Healthy Seas teamed up with legendary underwater explorer Mario Arena who has been scouring the international and high seas for archeological artifacts since 1994.During June 27 - July 22, Mario and a team of 14 volunteer divers from The Society for the Documentation of Submerged Sites (SDSS) explored the marine area around Lampedusa, Italy, to identify and document, in order to ultimately protect, various wrecks sunk during WWII Battle of the Convoys (1941-1943). DAN Europe Vice President, Laura Marroni was also part of the team.
Shipwrecks provide excellent habitats for marine life, acting as a reef and providing shelter. At the same time, it is on wrecks that fishing nets get most often snagged. It is estimated that 640,000 tons of fishing gear are lost or abandoned annually in the world’s seas and oceans leading to the suffering and death of millions of marine animals. To help mitigate this pollution, the team also removed fishing nets covering 2 sunken structures during the 4-week expedition with the support of Healthy Seas and Ghost Diving. Descending to 76 meters, about 20 miles off the shore of Lampedusa, the divers spotted a huge trawl net that was recently lost on the postal steamer Egadi. It was so massive that they were able to retrieve half of it. The second net was 40 miles away from shore, on the wreck of the Narval, a French submarine that sank 3 months after it launched during WWII, taking 50 boys to their grave. The team placed a memorial plaque to commemorate the crew. The divers were able to set free a very big crayfish from one of the nets that was fighting and kicking. They also encountered many fishbones entangled in the nets and even a Caretta caretta carcass.

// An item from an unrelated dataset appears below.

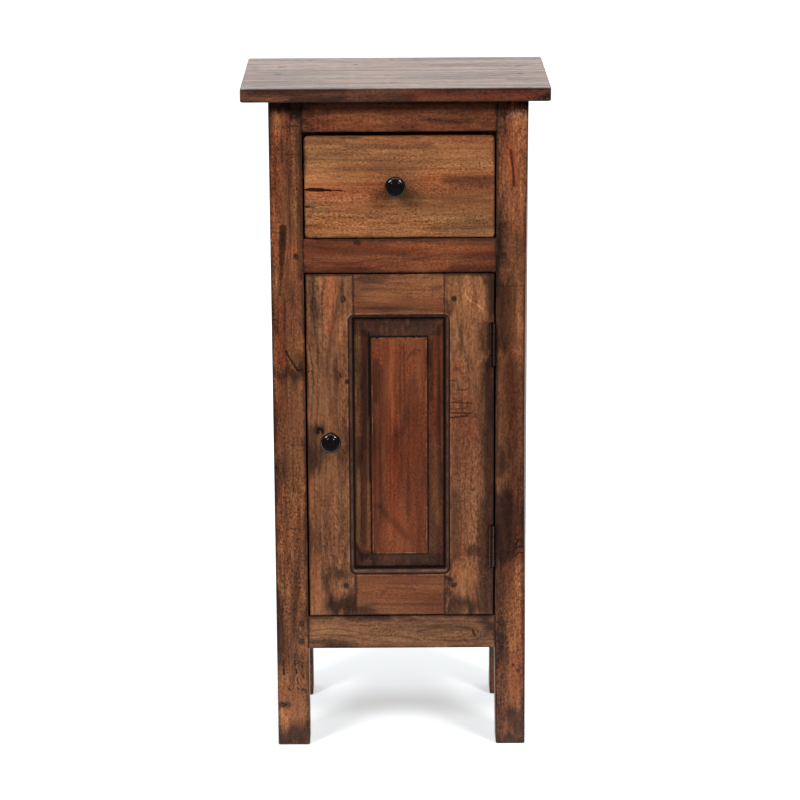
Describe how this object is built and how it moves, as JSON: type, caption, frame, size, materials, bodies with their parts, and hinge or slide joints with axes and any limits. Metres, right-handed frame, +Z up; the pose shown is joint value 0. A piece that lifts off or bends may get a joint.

“Removing nets has been on my agenda for many years, mainly because they cover important characteristics of the shipwrecks. Through our collaboration with Healthy Seas, we were able to turn our passion for historical wrecks into a positive environmental solution,” says Arena. “We are also thankful to Ghost Diving for sharing their knowledge and procedures on ghost net removals,” he added. Healthy Seas is a best practice example for circular economy and will ensure that the recovered nets will become a new resource. The nylon parts will be regenerated by Aquafil, together with other nylon waste, into ECONYL® yarn, the basis for new sustainable products such as swimwear, activewear, socks and carpets.
In the framework of the United Nations Decade of Ocean Science for Sustainable Development, the team also utilized 360° cameras and 3D photogrammetry, contributing valuable materials to scientific research of the ocean in order to support global efforts to strengthen their sustainable management for the benefit of the planet and humanity. The project is also contributing to the United Nations Sustainable Development Goal for the Sustainable Cities and Communities (11.4) by strengthening efforts to protect and safeguard the world’s cultural and natural heritage. The project was carried out also with the support of Hyundai Motor Europe that announced its partnership with Healthy Seas back in April. They will be providing funding in order for complex clean-up activities to come to fruition.